Dortmund’un çeyrek final oynaması bile beklenmiyorken, finale kalması, hatta kupayı getirecek oyun gücü ile dünyaya mesaj vermesi tüm takımlara ilham olmalı.
ÇOK İSTERDİM
Bu maçın bizim adımıza önemi iki milli futbolcumuzun Arda Güler ve Salih Özcan’ın finale kalmasıydı.
Arda’mız Şampiyonlar Ligi kupasını kaldıran ilk Türk futbolcu oldu.
Dortmund kazansaydı diğer futbolcumuz Salih Özcan adına sevinecektik.
İkisinin de özellikle Arda’nın finalde süre bulmasını çok isterdim.
Arda gerçekten büyük karakter. Maçın ardından Dortmund’un yardımcı hocası Nuri Şahin koşup sarılması, Nuri’nin de onu kardeş sıcaklığı ile karşılaması gurur verici bir andı.
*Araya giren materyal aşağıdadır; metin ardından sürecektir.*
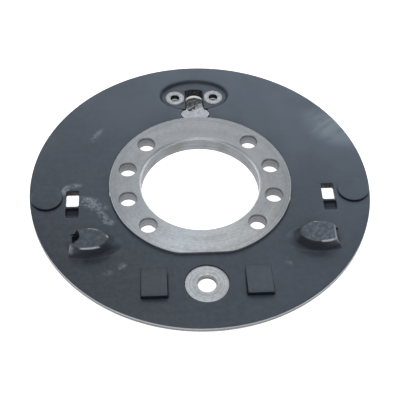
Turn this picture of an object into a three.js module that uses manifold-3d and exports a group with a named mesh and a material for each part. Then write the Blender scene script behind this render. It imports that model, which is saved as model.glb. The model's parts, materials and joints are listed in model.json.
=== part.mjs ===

Şampiyonlar Ligi finalini maçı son derece başarı ile anlatan, Erdem Övüç kardeşimin öve öve bitiremediği Alp Özgen’in cümlesi ile yazımı tamamlıyorum.
Şampiyonlar Ligi finali iki takım arasında oynanan ama Real Madrid’in kazandığı bir kupadır!